-- AVAILABLE DATA --
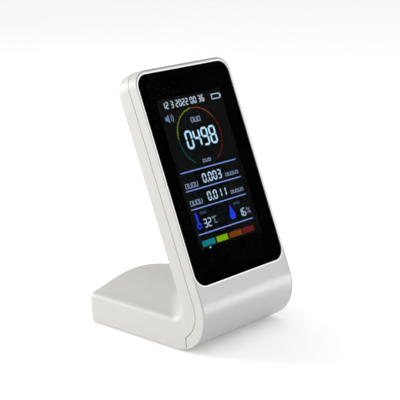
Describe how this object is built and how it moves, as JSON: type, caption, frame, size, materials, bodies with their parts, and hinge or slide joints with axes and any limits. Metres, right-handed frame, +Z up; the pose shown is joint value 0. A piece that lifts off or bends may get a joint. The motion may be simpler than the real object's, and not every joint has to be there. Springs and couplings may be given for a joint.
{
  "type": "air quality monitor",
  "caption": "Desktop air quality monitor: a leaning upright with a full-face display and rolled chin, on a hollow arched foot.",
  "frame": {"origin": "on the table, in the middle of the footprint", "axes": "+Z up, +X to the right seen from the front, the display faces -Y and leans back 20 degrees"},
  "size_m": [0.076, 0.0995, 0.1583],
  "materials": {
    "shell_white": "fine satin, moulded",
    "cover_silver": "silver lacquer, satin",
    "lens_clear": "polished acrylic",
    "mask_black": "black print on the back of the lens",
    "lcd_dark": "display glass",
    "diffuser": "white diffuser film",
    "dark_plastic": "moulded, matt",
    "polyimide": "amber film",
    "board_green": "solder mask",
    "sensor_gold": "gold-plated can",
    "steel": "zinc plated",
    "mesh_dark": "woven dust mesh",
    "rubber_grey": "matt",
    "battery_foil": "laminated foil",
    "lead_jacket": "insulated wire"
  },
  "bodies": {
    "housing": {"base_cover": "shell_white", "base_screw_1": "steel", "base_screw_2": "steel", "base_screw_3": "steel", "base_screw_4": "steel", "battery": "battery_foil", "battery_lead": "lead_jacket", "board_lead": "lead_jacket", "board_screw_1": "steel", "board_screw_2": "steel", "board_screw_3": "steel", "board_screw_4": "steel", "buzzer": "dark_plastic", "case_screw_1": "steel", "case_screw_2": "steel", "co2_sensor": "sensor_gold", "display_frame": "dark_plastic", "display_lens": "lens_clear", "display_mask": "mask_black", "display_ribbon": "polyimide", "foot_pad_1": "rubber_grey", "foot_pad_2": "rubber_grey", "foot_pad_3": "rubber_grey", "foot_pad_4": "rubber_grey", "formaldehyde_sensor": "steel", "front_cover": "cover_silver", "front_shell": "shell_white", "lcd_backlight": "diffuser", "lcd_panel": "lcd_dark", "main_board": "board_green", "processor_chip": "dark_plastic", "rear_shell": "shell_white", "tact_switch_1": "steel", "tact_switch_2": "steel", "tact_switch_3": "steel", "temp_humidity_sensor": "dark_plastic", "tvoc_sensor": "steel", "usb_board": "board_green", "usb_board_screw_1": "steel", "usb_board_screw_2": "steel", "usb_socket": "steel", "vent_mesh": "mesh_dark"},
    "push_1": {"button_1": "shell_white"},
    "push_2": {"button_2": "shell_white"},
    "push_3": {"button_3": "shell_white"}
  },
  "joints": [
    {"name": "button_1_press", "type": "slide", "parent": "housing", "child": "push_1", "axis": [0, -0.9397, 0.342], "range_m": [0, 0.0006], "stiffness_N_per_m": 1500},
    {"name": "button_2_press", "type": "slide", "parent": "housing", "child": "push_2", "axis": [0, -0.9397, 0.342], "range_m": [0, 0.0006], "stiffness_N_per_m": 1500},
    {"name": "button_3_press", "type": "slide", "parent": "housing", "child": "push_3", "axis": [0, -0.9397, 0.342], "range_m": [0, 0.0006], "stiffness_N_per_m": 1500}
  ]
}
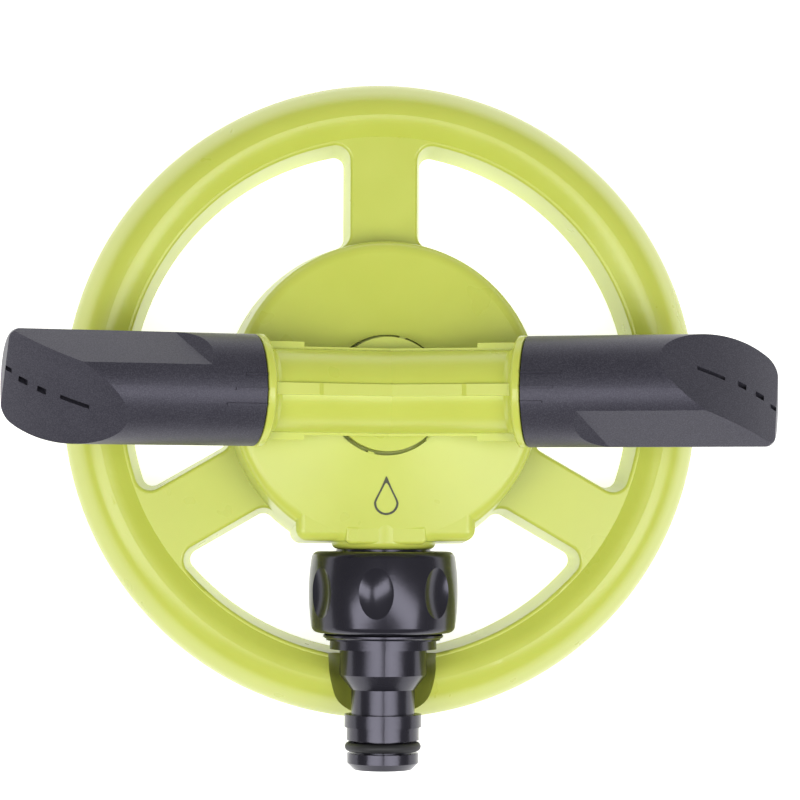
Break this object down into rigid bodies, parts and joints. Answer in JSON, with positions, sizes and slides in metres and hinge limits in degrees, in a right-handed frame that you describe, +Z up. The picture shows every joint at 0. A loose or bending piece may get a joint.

-- THE TASK --
Every line in the data above that contains "materials" needs to be copied.

-- ANSWER IN FULL --
Describe how this object is built and how it moves, as JSON: type, caption, frame, size, materials, bodies with their parts, and hinge or slide joints with axes and any limits. Metres, right-handed frame, +Z up; the pose shown is joint value 0. A piece that lifts off or bends may get a joint. The motion may be simpler than the real object's, and not every joint has to be there. Springs and couplings may be given for a joint.
  "materials": {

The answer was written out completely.